Preliminary NSDS findings and concluding remarks
The present report provides a conceptual and methodological primer for investigators interested in conducting their own speed-dating studies. We hope that speed-dating research catches on among scholars interested in studying initial romantic attraction or early relationship development (or both), as we have found it to be an extremely generative method for such pursuits. Thus far, the NSDS has led us to many interesting findings that have since spawned full-fledged programs of research. As one example, an SRM analysis (Kenny, 1994) of the NSDS data revealed that participants can distinguish between another’s romantic desire that is directed uniquely toward the self versus indiscriminately toward all the speed-daters at the session (Eastwick et al., 2007). We are currently conducting follow-up experiments to discern exactly how participants are able to make these fine-grained distinctions after only 4 minutes. As a second example, the NSDS data revealed that participants’ self-reported romantic partner preferences at pretest did a poor job of predicting whom they actually liked at and after the speed-dating event (Eastwick & Finkel, 2007; also see Iyengar et al., 2005). We are currently conducting follow-up experiments investigating what it is about meeting and getting to know a potential romantic partner that causes individuals not to compare this person with their preexisting ideal partner template. These two examples represent just the tip of the iceberg and are included to provide illustrations of the sorts of research programs that can be enhanced by the high quality and plentiful quantity of data provided by speed-dating studies.

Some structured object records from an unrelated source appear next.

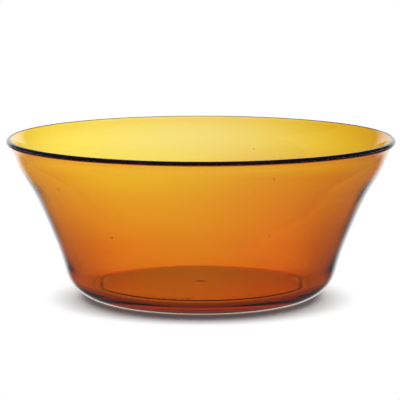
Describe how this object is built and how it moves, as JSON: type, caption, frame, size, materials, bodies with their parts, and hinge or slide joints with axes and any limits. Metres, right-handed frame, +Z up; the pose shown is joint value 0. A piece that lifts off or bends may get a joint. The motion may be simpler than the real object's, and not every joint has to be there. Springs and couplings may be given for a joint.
{
  "type": "glass bowl",
  "caption": "Clear amber pressed-glass salad bowl with a flared wall, a rounded lip and a flat annular foot around a shallow recess.",
  "frame": {"origin": "centre of the foot ring, on the table plane", "axes": "+Z up along the bowl's axis of revolution; the plain raised mould marks under the floor are on the -Y side"},
  "size_m": [0.23, 0.23, 0.0943],
  "materials": {
    "amber_glass": "clear fire-polished amber glass, tinted through its mass"
  },
  "bodies": {
    "root": {"bowl": "amber_glass"}
  },
  "joints": []
}
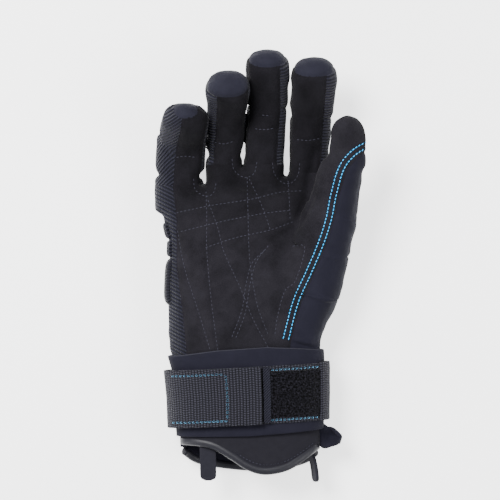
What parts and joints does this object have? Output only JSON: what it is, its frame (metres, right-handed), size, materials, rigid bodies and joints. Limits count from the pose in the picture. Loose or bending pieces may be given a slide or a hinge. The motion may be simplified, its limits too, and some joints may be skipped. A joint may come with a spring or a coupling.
{
  "type": "sailing glove",
  "caption": "Right-hand full-finger sailing glove with suede palm, ribbed finger sides, neoprene thumb gusset and wrist wrap, webbing hook-and-loop strap, scalloped bound cuff and pull tabs.",
  "frame": {"origin": "centre of the flat outer face of the pad on the back of the hand, which the glove rests on", "axes": "+X towards the thumb, +Y towards the fingertips, +Z out of the palm"},
  "size_m": [0.1178, 0.2421, 0.0572],
  "materials": {
    "back_pad_print": "satin moulded texture",
    "smooth_stretch_fabric": "smooth stretch knit, slight sheen",
    "neoprene": "jersey-faced neoprene, matt",
    "lining_fabric": "matt brushed fabric",
    "binding": "smooth folded binding, slight gloss",
    "hook_pile": "hook tape",
    "palm_suede": "matt suede with dark quilting stitches",
    "ribbed_stretch_fabric": "ribbed stretch knit",
    "webbing": "ribbed woven webbing with pale blue box stitching",
    "loop_pile": "fuzzy loop pile",
    "tab_fabric": "matt folded fabric"
  },
  "bodies": {
    "hand": {"back_pad": "back_pad_print", "back_panel": "smooth_stretch_fabric", "cuff_back": "neoprene", "cuff_front": "lining_fabric", "finger_webs": "smooth_stretch_fabric", "hem_binding_back": "binding", "hem_binding_front": "binding", "knuckle_ridges": "ribbed_stretch_fabric", "loop_backing": "webbing", "loop_patch": "loop_pile", "palm_panel": "palm_suede", "palm_reinforcement": "palm_suede", "side_panel": "smooth_stretch_fabric", "strap_base": "webbing", "strap_fold": "webbing", "thumb_panel": "neoprene", "wrap_corner": "neoprene", "wrist_wrap": "neoprene"},
    "index_base": {"index_base_back": "smooth_stretch_fabric", "index_base_front": "palm_suede", "index_base_side_walls": "ribbed_stretch_fabric"},
    "index_tip": {"index_tip_cap": "smooth_stretch_fabric", "index_tip_front": "palm_suede", "index_tip_side_walls": "ribbed_stretch_fabric"},
    "middle_base": {"middle_base_back": "smooth_stretch_fabric", "middle_base_front": "palm_suede", "middle_base_side_walls": "ribbed_stretch_fabric"},
    "middle_tip": {"middle_tip_cap": "smooth_stretch_fabric", "middle_tip_front": "palm_suede", "middle_tip_side_walls": "ribbed_stretch_fabric"},
    "ring_base": {"ring_base_back": "smooth_stretch_fabric", "ring_base_front": "palm_suede", "ring_base_side_walls": "ribbed_stretch_fabric"},
    "ring_tip": {"ring_tip_cap": "smooth_stretch_fabric", "ring_tip_front": "palm_suede", "ring_tip_side_walls": "ribbed_stretch_fabric"},
    "little_base": {"little_base_back": "smooth_stretch_fabric", "little_base_front": "palm_suede", "little_base_side_walls": "ribbed_stretch_fabric"},
    "little_tip": {"little_tip_cap": "smooth_stretch_fabric", "little_tip_front": "palm_suede", "little_tip_side_walls": "ribbed_stretch_fabric"},
    "thumb_base": {"thumb_base_back": "neoprene", "thumb_base_front": "palm_suede"},
    "thumb_tip": {"thumb_tip_back": "neoprene", "thumb_tip_front": "palm_suede"},
    "strap": {"strap": "webbing", "hook_patch": "hook_pile"},
    "tab_left": {"pull_tab_left": "tab_fabric"},
    "tab_right": {"pull_tab_right": "tab_fabric"}
  },
  "joints": [
    {"name": "index_base_flex", "type": "hinge", "parent": "hand", "child": "index_base", "pos_m": [0.0383, 0.065, 0.0276], "axis": [1, 0, 0], "range_deg": [-8, 28], "stiffness_Nm_per_rad": 0.06},
    {"name": "index_tip_flex", "type": "hinge", "parent": "index_base", "child": "index_tip", "pos_m": [0.0389, 0.08962, 0.03194], "axis": [1, 0, 0], "range_deg": [-18, 18], "stiffness_Nm_per_rad": 0.06},
    {"name": "middle_base_flex", "type": "hinge", "parent": "hand", "child": "middle_base", "pos_m": [0.0142, 0.069, 0.0277], "axis": [1, 0, 0], "range_deg": [-10, 75], "stiffness_Nm_per_rad": 0.06},
    {"name": "middle_tip_flex", "type": "hinge", "parent": "middle_base", "child": "middle_tip", "pos_m": [0.0154, 0.09443, 0.03311], "axis": [1, 0, 0], "range_deg": [-18, 75], "stiffness_Nm_per_rad": 0.06},
    {"name": "ring_base_flex", "type": "hinge", "parent": "hand", "child": "ring_base", "pos_m": [-0.0085, 0.0685, 0.0275], "axis": [1, 0, 0], "range_deg": [-20, 70], "stiffness_Nm_per_rad": 0.06},
    {"name": "ring_tip_flex", "type": "hinge", "parent": "ring_base", "child": "ring_tip", "pos_m": [-0.007, 0.08774, 0.03817], "axis": [1, 0, 0], "range_deg": [-18, 75], "stiffness_Nm_per_rad": 0.06},
    {"name": "little_base_flex", "type": "hinge", "parent": "hand", "child": "little_base", "pos_m": [-0.0342, 0.0575, 0.027], "axis": [1, 0, 0], "range_deg": [-20, 70], "stiffness_Nm_per_rad": 0.06},
    {"name": "little_tip_flex", "type": "hinge", "parent": "little_base", "child": "little_tip", "pos_m": [-0.033, 0.07412, 0.03621], "axis": [1, 0, 0], "range_deg": [-18, 75], "stiffness_Nm_per_rad": 0.06},
    {"name": "thumb_base_flex", "type": "hinge", "parent": "hand", "child": "thumb_base", "pos_m": [0.04837, 0.03661, 0.04358], "axis": [0.952, -0.2339, 0.1977], "range_deg": [0, 3], "stiffness_Nm_per_rad": 0.06},
    {"name": "thumb_tip_flex", "type": "hinge", "parent": "thumb_base", "child": "thumb_tip", "pos_m": [0.05345, 0.0626, 0.04663], "axis": [0.6831, -0.22, 0.6963], "range_deg": [0, 5], "stiffness_Nm_per_rad": 0.06},
    {"name": "strap_peel", "type": "hinge", "parent": "hand", "child": "strap", "pos_m": [-0.036, -0.06659, 0.0324], "axis": [0.0523, -0.9986, 0], "range_deg": [0, 120]},
    {"name": "tab_left_swing", "type": "hinge", "parent": "hand", "child": "tab_left", "pos_m": [-0.0182, -0.086, 0.026], "axis": [1, 0, 0], "range_deg": [-3, 14], "stiffness_Nm_per_rad": 0.01},
    {"name": "tab_right_swing", "type": "hinge", "parent": "hand", "child": "tab_right", "pos_m": [0.0374, -0.088, 0.019], "axis": [0, 0, 1], "range_deg": [-15, 0], "stiffness_Nm_per_rad": 0.01}
  ]
}
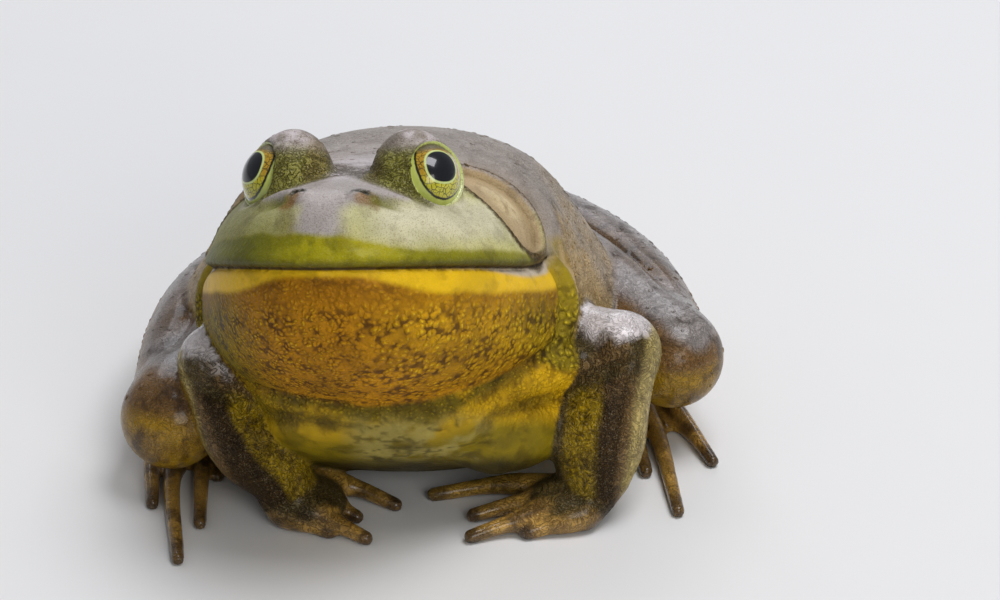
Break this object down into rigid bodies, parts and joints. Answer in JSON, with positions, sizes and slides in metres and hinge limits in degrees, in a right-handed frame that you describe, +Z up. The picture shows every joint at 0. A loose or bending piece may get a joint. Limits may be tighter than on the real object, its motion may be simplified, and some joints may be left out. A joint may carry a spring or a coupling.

In sum, speed-dating has rapidly become an international phenomenon, helping individuals meet compatible romantic partners in diverse nations, from Japan (e.g., tokyospeeddating.com) to South Africa (e.g., xfactordates.com), and among diverse populations, such as devout Muslims (MacFarquhar, 2006). We have argued that speed-dating could well serve as a significant methodological innovation for the science of initial romantic attraction (see Eastwick & Finkel, in press). Speed-dating could help investigators unravel relationship initiation processes (without depending upon retrospective reports) among a sample of individuals who are motivated and eager to meet potential romantic partners. It could also help them apply to initial attraction research some of the best elements of close relationships research: the emphasis on (potentially) meaningful relationships and the use of dyadic and longitudinal data collection procedures. Finally, speed-dating has the potential to enhance the landscape of research on initial romantic attraction and link the fields of attraction and close relationships research into a single, comprehensive field of inquiry. This merger could bring important age-old questions into focus (i.e., whether the predictors of attraction are compatible with those that predict a successful marriage) and highlight critical theoretical and practical directions for future research.